As for Hinojosa, it was the last time The Little General will appear in the red and blue, as she is now headed to learn the college game at Mary Hardin-Baylor. The senior outfielder was clutch on Friday, but 0 for 2 with a walk in the finale.

"They had a real solid team, that shortstop caught everything her way," said Hinojosa of the strong-armed Vanderwater, who also popped two of the team's three home runs during the series. "We did our best, we always do, and that's all you can ask. We were determined to leave it on the field."

Before it began, Coach Jesse Banda had recalled his high school and college playing days. At SA Lee in the mid-1960s, his teams were kicked out of the playoffs by future major leaguers Charlie Vaughan (Brownsville High) one year and Burt Hooton (Corpus Christi King) the next. As a Pan Am Bronc, however, he got revenge on Hooton at least when PAU defeated his Texas team to advance to the College World Series in 1971. He had hoped that his valiant band of little bits could Small Ball their way to an upset, but with the absolutely airtight Lady Panther infield playing close and fast, it never materialized.

"That is a great team, in every area of the game," said Banda after the series. "We never really got to their pitchers, and they had some big hits, they really hit the ball well. Still, we gave it all we had."

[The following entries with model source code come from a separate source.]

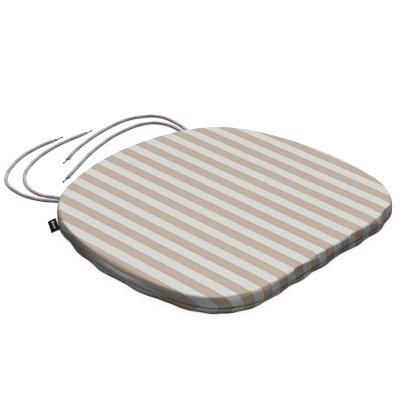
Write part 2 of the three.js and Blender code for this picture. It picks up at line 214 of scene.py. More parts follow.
def tie_thickness(here, end):
    """Half the tie's thickness at a point: uneven as cloth is, and gathered near its end."""
    to_end = float(np.linalg.norm(end - here)) - WHIP_LENGTH
    rest = (1 - GATHERED_SHARE) * max(0.0, to_end) / GATHER_LENGTH
    gathered = min(1.0, GATHERED_SHARE + rest)
    lumps = 1 + sum(size * noise.noise(Vector(here) * scale) for size, scale in LUMPS)
    return TIE_DIAMETER / 2 * gathered * lumps


def make_tie(name, route):
    """A soft tube, a little flatter where it lies, with both ends closed by a fan."""
    line, length = smooth_line(in_metres(route), TIE_STEP)
    ahead = (line[-1] - line[-2]) / np.linalg.norm(line[-1] - line[-2])
    tucked = [line[-1] + ahead * WHIP_LENGTH * share for share in (0.25, 0.5, 0.75, 1.0)]
    line = np.concatenate([line, tucked])
    points, uvs, travelled = [], [], 0.0
    for i, here in enumerate(line):
        forward = Vector(line[min(i + 1, len(line) - 1)]) - Vector(line[max(i - 1, 0)])
        side = forward.cross(UP).normalized()
        up = side.cross(forward).normalized()
        thickness = tie_thickness(here, line[-1])
        width, height = thickness * WIDER, thickness * FLATTER
        travelled += float(np.linalg.norm(here - line[i - 1])) if i else 0.0
        ring, angles = ring_round(Vector(here), side, up, width, height, TIE_SIDES)
        points += ring
        uvs += [(travelled + BIAS * a, width * a) for a in angles]
    faces = tube_faces(len(line), TIE_SIDES)
    first, last, end = len(points), len(points) + 1, len(points) - TIE_SIDES
    points += [Vector(line[0]), Vector(line[-1])]
    uvs += [uvs[0], uvs[end]]
    for s in range(TIE_SIDES):
        n = (s + 1) % TIE_SIDES
        faces += [(first, s, n), (last, end + n, end + s)]
    return new_piece("tie_" + name + "_cloth", points, faces, uvs), line, length + WHIP_LENGTH


ties = {}
for name, route in TIE_ROUTES.items():
    piece, line, length = make_tie(name, route)
    ties[name] = {"piece": piece, "line": line, "length": length}
    print(f"tie {name}: {length * 1000:.0f} mm long")

# %% [markdown]
# ## The tie ends
# The open end of each tie is gathered and whipped with dark thread. The thread is knotted,
# one loop of it stands out to the side, and its tail runs on for a centimetre to a small
# knot. Thread is round and twisted, so each bit is a thin tube wound round a line.


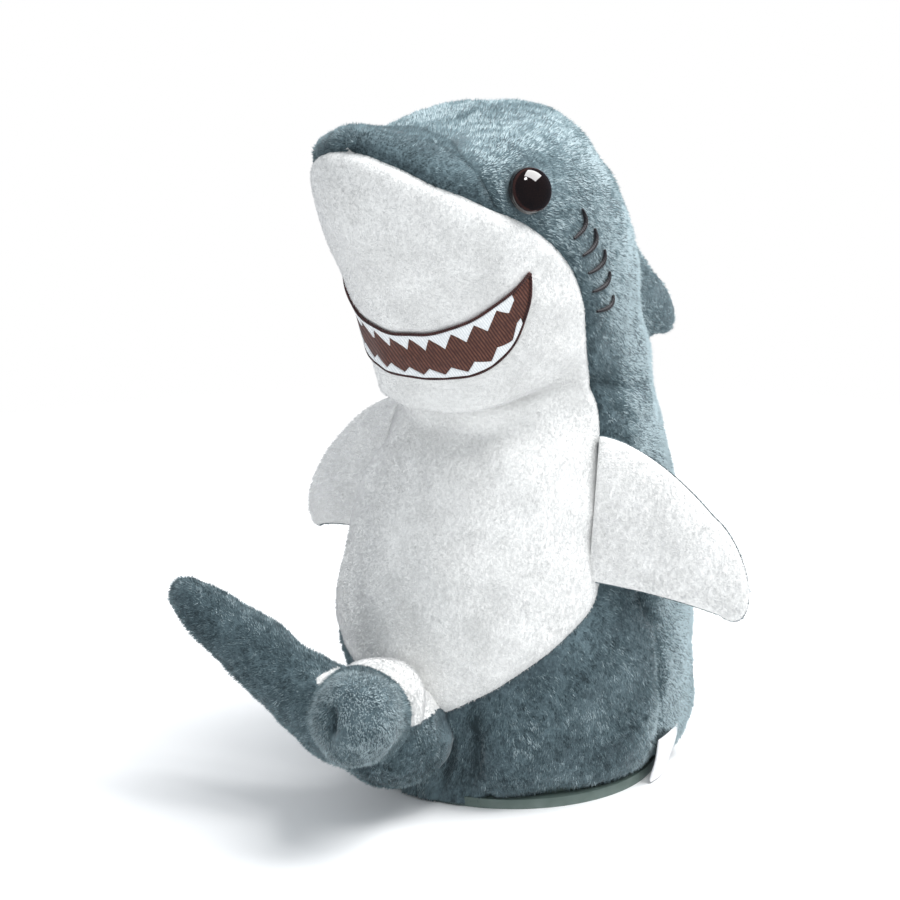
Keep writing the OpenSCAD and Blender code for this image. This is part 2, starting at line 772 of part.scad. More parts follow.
stalk_path = [[1, -46.8, 21, 13], [0, -51, 22, 14.5], [-2, -57, 25, 12.5]];
near_path = [[1, -57, 29.5, 9], [4.5, -61, 31.5, 11.5], [11, -70, 35.5, 11.5], [18, -79, 39.5, 10.5],
  [21.5, -83.5, 41.5, 7], [22.6, -85, 42.2, 1]];
far_path = [[-3, -57.5, 25, 11], [-6, -60, 26.5, 12.6], [-15, -65, 32.5, 11], [-27, -70, 41.5, 9.2],
  [-39, -74.5, 51, 7.2], [-45.5, -77, 56.5, 5], [-48, -78, 58.6, 1]];

module tail_stalk() {
  color(white) difference() {
    limb(stalk_path, 0);
    translate([-50, -46.6, -10]) cube([100, 20, 80]);
  }
}

module tail_lobe_left() {
  color(grey) difference() {
    limb(near_path, 0);
    limb(stalk_path, 0.3);
  }
}

module tail_lobe_right() {
  color(dark) difference() {
    limb(far_path, 0);
    limb(stalk_path, 0.3);
    limb(near_path, 0.3);
  }
}

base_tray();
base_cover();
housing_screws();
battery_cells();
contact_springs();
contact_plates();
circuit_board();
board_components();
speaker_frame();
speaker_cone();
speaker_magnet();
microphone();
switch_body();
switch_knob();
battery_door();
door_screw();
drive_bracket();
bracket_screws();
motor();
motor_pinion();
idler_gear();
crank_gear();
nod_pin();
nod_frame();
mast_plate();
skirt_left();
skirt_right();
skirt_back();
belly_low();
base_fill();
waist_sleeve();
label();
front_skin();
back_left();
back_right();
snout_top();
chest_fill();
head_fill();
eye_left();
eye_right();
eye_washers();
gill_stitches();
mouth_field();
mouth_outline();
teeth_upper();
teeth_lower();
fin_left_front();
fin_left_back();
fin_left_fill();
fin_right_front();
fin_right_back();
fin_right_fill();
dorsal_left();
dorsal_right();
tail_stalk();
tail_lobe_left();
tail_lobe_right();
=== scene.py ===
# %% [markdown]
# # A nodding plush shark
# The toy is a short-pile plush body sewn from grey and white panels, pulled over stuffing, a nod
# mechanism and a hard round base. The mechanism is already designed, and this lesson dresses it:
# it sews the cover, grows its pile, embroiders the mouth and the gills, and sets the eyes.
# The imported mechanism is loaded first, as a frame that nothing here moves.

# %% Load the frame and keep its size
import json
import math

import bpy
import numpy as np
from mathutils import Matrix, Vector
from mathutils.kdtree import KDTree


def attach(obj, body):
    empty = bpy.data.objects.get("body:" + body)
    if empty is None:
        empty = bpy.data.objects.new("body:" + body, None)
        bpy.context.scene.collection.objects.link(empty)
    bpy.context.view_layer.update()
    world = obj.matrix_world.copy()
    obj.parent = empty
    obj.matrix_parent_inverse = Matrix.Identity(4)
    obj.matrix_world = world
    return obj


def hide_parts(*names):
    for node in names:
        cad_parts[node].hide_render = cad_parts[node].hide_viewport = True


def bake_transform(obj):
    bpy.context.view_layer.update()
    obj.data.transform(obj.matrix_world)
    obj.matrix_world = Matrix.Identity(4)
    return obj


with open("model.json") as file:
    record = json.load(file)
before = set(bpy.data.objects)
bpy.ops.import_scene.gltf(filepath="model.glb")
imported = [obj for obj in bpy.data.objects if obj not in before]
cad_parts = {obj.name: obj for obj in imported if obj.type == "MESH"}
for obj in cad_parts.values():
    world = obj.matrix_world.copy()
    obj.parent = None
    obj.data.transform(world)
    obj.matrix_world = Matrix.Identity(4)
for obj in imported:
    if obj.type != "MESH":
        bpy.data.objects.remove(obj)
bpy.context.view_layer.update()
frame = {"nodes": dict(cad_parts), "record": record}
nodes = frame["nodes"]

# %% [markdown]
# The toy is seen from its front left and a little above, from about 0.7 m, as one would look at
# it on a table. The camera is aimed at a point in the chest and its lens fills the frame. A small
# shift sets the toy right of the middle, which keeps its upright lines as they are.

# %% Camera
CAMERA_AZIMUTH, CAMERA_ELEVATION, CAMERA_DISTANCE = 38, 15, 0.7
LENS_MM, SHIFT = 107.8, (-0.0444, -0.0111)
AIM = Vector((0, -0.010, 0.090))
scene = bpy.context.scene
collection = scene.collection


def facing_the_toy(name, data, azimuth, elevation, distance):
    """An object that faces the toy from a direction in degrees; azimuth 0 is the toy's front."""
    turn, rise = math.radians(azimuth), math.radians(elevation)
    way = Vector((math.sin(turn) * math.cos(rise), -math.cos(turn) * math.cos(rise), math.sin(rise)))
    thing = bpy.data.objects.new(name, data)
    collection.objects.link(thing)
    thing.location = AIM + way * distance
    thing.rotation_mode = "QUATERNION"
    thing.rotation_quaternion = (-way).to_track_quat("-Z", "Y")
    return thing


lens = bpy.data.cameras.new("camera")
lens.sensor_width, lens.lens, lens.clip_start = 36, LENS_MM, 0.01
lens.shift_x, lens.shift_y = SHIFT
scene.camera = facing_the_toy("camera", lens, CAMERA_AZIMUTH, CAMERA_ELEVATION, CAMERA_DISTANCE)
scene.view_settings.view_transform = "Standard"
print("camera at", [round(x, 3) for x in scene.camera.location])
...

NOTES: From the Insult to Injury Department: Valley rival San Benito became the first area team in history to advance to the regional final with a series win over SA Southwest over the weekend. Last year the Lady ‘Cats rallied from behind to KO the Lady Greyhounds in Round Three, but did not make enough happen against O'Connor to set up the first All-Valley final in softball annals.